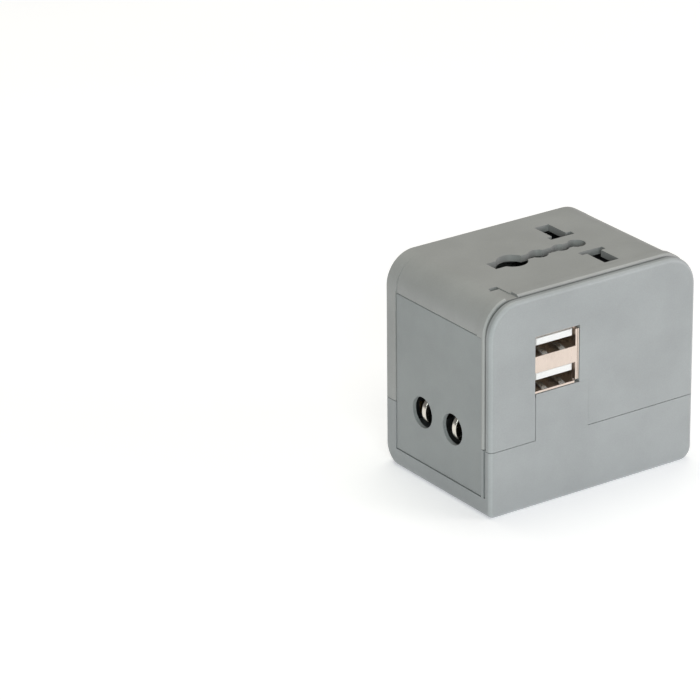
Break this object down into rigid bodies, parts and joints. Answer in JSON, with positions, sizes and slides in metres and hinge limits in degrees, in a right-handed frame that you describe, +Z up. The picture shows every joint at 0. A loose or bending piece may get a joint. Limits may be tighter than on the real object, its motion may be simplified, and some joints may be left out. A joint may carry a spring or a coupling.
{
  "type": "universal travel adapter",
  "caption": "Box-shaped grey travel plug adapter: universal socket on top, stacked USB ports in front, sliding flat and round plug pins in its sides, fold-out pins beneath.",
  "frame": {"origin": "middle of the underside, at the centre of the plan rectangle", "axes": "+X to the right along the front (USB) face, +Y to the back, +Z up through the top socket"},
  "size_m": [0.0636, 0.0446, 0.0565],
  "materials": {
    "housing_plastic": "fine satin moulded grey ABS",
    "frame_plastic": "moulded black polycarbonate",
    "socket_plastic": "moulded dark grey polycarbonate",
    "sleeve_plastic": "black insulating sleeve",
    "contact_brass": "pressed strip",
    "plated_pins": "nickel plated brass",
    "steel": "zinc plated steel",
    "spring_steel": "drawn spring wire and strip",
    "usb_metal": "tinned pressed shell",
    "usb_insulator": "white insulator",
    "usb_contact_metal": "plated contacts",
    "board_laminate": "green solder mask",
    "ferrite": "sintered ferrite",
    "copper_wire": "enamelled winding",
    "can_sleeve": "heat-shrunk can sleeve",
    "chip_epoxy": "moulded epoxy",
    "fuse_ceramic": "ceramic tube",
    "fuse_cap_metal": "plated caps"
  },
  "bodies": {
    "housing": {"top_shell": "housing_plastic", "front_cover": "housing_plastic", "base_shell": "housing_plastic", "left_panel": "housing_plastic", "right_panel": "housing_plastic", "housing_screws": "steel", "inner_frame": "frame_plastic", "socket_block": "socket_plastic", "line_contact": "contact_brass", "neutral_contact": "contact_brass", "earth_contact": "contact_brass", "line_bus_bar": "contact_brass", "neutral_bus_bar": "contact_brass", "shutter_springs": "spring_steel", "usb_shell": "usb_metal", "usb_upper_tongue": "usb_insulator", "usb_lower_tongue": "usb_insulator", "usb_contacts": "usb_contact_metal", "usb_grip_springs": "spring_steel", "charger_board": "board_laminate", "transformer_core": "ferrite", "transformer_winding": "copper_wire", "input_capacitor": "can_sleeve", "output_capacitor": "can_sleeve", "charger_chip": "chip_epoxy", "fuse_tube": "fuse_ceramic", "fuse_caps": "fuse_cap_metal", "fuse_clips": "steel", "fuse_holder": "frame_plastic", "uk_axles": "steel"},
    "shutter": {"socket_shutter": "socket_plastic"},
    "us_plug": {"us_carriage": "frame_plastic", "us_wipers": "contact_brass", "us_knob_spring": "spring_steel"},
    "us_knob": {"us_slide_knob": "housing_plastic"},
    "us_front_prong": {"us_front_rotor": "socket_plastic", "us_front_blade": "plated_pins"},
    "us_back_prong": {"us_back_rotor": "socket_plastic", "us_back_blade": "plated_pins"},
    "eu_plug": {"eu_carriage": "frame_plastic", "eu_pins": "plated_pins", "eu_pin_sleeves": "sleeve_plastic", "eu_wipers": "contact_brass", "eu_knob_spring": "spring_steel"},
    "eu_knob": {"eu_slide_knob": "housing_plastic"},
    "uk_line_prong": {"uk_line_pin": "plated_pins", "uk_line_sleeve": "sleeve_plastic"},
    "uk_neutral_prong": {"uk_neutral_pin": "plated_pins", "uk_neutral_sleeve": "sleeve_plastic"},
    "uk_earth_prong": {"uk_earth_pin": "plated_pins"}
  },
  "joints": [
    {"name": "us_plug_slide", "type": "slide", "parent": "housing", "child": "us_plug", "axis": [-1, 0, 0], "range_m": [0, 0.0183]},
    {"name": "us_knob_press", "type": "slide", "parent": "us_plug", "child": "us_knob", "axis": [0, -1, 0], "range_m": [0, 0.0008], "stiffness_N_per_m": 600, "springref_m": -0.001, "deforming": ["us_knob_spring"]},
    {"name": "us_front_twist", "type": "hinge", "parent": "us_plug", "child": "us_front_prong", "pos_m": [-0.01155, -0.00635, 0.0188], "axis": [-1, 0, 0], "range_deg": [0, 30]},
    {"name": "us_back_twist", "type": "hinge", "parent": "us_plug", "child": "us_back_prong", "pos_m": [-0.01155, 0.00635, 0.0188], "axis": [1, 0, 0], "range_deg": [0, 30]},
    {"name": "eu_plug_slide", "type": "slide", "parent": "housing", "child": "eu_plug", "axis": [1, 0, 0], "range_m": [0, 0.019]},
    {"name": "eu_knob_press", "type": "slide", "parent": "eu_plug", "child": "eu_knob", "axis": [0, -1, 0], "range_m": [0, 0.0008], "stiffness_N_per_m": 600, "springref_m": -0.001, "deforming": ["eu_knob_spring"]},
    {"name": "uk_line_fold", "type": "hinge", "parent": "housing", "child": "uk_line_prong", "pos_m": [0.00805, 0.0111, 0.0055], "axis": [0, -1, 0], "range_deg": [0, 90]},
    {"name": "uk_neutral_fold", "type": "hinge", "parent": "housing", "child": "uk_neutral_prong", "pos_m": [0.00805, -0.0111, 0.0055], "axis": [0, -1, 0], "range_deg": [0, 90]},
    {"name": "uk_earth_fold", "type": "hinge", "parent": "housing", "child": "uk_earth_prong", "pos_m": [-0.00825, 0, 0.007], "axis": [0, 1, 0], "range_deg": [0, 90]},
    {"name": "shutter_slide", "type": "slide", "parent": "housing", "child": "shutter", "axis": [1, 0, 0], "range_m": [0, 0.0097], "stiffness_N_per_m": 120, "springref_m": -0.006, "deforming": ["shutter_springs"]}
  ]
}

#####

◆ **Objective**: Without changing a word, restate the whole listing.

◆ **The response**:
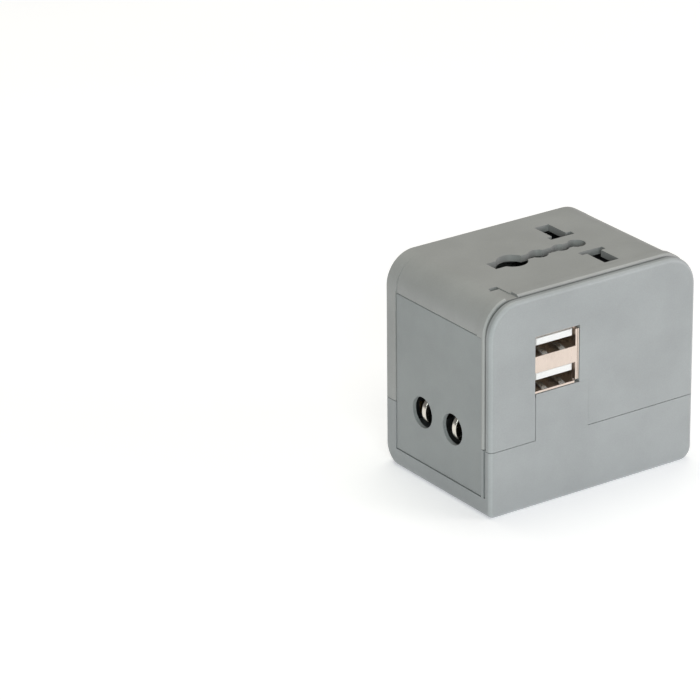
Break this object down into rigid bodies, parts and joints. Answer in JSON, with positions, sizes and slides in metres and hinge limits in degrees, in a right-handed frame that you describe, +Z up. The picture shows every joint at 0. A loose or bending piece may get a joint. Limits may be tighter than on the real object, its motion may be simplified, and some joints may be left out. A joint may carry a spring or a coupling.
{
  "type": "universal travel adapter",
  "caption": "Box-shaped grey travel plug adapter: universal socket on top, stacked USB ports in front, sliding flat and round plug pins in its sides, fold-out pins beneath.",
  "frame": {"origin": "middle of the underside, at the centre of the plan rectangle", "axes": "+X to the right along the front (USB) face, +Y to the back, +Z up through the top socket"},
  "size_m": [0.0636, 0.0446, 0.0565],
  "materials": {
    "housing_plastic": "fine satin moulded grey ABS",
    "frame_plastic": "moulded black polycarbonate",
    "socket_plastic": "moulded dark grey polycarbonate",
    "sleeve_plastic": "black insulating sleeve",
    "contact_brass": "pressed strip",
    "plated_pins": "nickel plated brass",
    "steel": "zinc plated steel",
    "spring_steel": "drawn spring wire and strip",
    "usb_metal": "tinned pressed shell",
    "usb_insulator": "white insulator",
    "usb_contact_metal": "plated contacts",
    "board_laminate": "green solder mask",
    "ferrite": "sintered ferrite",
    "copper_wire": "enamelled winding",
    "can_sleeve": "heat-shrunk can sleeve",
    "chip_epoxy": "moulded epoxy",
    "fuse_ceramic": "ceramic tube",
    "fuse_cap_metal": "plated caps"
  },
  "bodies": {
    "housing": {"top_shell": "housing_plastic", "front_cover": "housing_plastic", "base_shell": "housing_plastic", "left_panel": "housing_plastic", "right_panel": "housing_plastic", "housing_screws": "steel", "inner_frame": "frame_plastic", "socket_block": "socket_plastic", "line_contact": "contact_brass", "neutral_contact": "contact_brass", "earth_contact": "contact_brass", "line_bus_bar": "contact_brass", "neutral_bus_bar": "contact_brass", "shutter_springs": "spring_steel", "usb_shell": "usb_metal", "usb_upper_tongue": "usb_insulator", "usb_lower_tongue": "usb_insulator", "usb_contacts": "usb_contact_metal", "usb_grip_springs": "spring_steel", "charger_board": "board_laminate", "transformer_core": "ferrite", "transformer_winding": "copper_wire", "input_capacitor": "can_sleeve", "output_capacitor": "can_sleeve", "charger_chip": "chip_epoxy", "fuse_tube": "fuse_ceramic", "fuse_caps": "fuse_cap_metal", "fuse_clips": "steel", "fuse_holder": "frame_plastic", "uk_axles": "steel"},
    "shutter": {"socket_shutter": "socket_plastic"},
    "us_plug": {"us_carriage": "frame_plastic", "us_wipers": "contact_brass", "us_knob_spring": "spring_steel"},
    "us_knob": {"us_slide_knob": "housing_plastic"},
    "us_front_prong": {"us_front_rotor": "socket_plastic", "us_front_blade": "plated_pins"},
    "us_back_prong": {"us_back_rotor": "socket_plastic", "us_back_blade": "plated_pins"},
    "eu_plug": {"eu_carriage": "frame_plastic", "eu_pins": "plated_pins", "eu_pin_sleeves": "sleeve_plastic", "eu_wipers": "contact_brass", "eu_knob_spring": "spring_steel"},
    "eu_knob": {"eu_slide_knob": "housing_plastic"},
    "uk_line_prong": {"uk_line_pin": "plated_pins", "uk_line_sleeve": "sleeve_plastic"},
    "uk_neutral_prong": {"uk_neutral_pin": "plated_pins", "uk_neutral_sleeve": "sleeve_plastic"},
    "uk_earth_prong": {"uk_earth_pin": "plated_pins"}
  },
  "joints": [
    {"name": "us_plug_slide", "type": "slide", "parent": "housing", "child": "us_plug", "axis": [-1, 0, 0], "range_m": [0, 0.0183]},
    {"name": "us_knob_press", "type": "slide", "parent": "us_plug", "child": "us_knob", "axis": [0, -1, 0], "range_m": [0, 0.0008], "stiffness_N_per_m": 600, "springref_m": -0.001, "deforming": ["us_knob_spring"]},
    {"name": "us_front_twist", "type": "hinge", "parent": "us_plug", "child": "us_front_prong", "pos_m": [-0.01155, -0.00635, 0.0188], "axis": [-1, 0, 0], "range_deg": [0, 30]},
    {"name": "us_back_twist", "type": "hinge", "parent": "us_plug", "child": "us_back_prong", "pos_m": [-0.01155, 0.00635, 0.0188], "axis": [1, 0, 0], "range_deg": [0, 30]},
    {"name": "eu_plug_slide", "type": "slide", "parent": "housing", "child": "eu_plug", "axis": [1, 0, 0], "range_m": [0, 0.019]},
    {"name": "eu_knob_press", "type": "slide", "parent": "eu_plug", "child": "eu_knob", "axis": [0, -1, 0], "range_m": [0, 0.0008], "stiffness_N_per_m": 600, "springref_m": -0.001, "deforming": ["eu_knob_spring"]},
    {"name": "uk_line_fold", "type": "hinge", "parent": "housing", "child": "uk_line_prong", "pos_m": [0.00805, 0.0111, 0.0055], "axis": [0, -1, 0], "range_deg": [0, 90]},
    {"name": "uk_neutral_fold", "type": "hinge", "parent": "housing", "child": "uk_neutral_prong", "pos_m": [0.00805, -0.0111, 0.0055], "axis": [0, -1, 0], "range_deg": [0, 90]},
    {"name": "uk_earth_fold", "type": "hinge", "parent": "housing", "child": "uk_earth_prong", "pos_m": [-0.00825, 0, 0.007], "axis": [0, 1, 0], "range_deg": [0, 90]},
    {"name": "shutter_slide", "type": "slide", "parent": "housing", "child": "shutter", "axis": [1, 0, 0], "range_m": [0, 0.0097], "stiffness_N_per_m": 120, "springref_m": -0.006, "deforming": ["shutter_springs"]}
  ]
}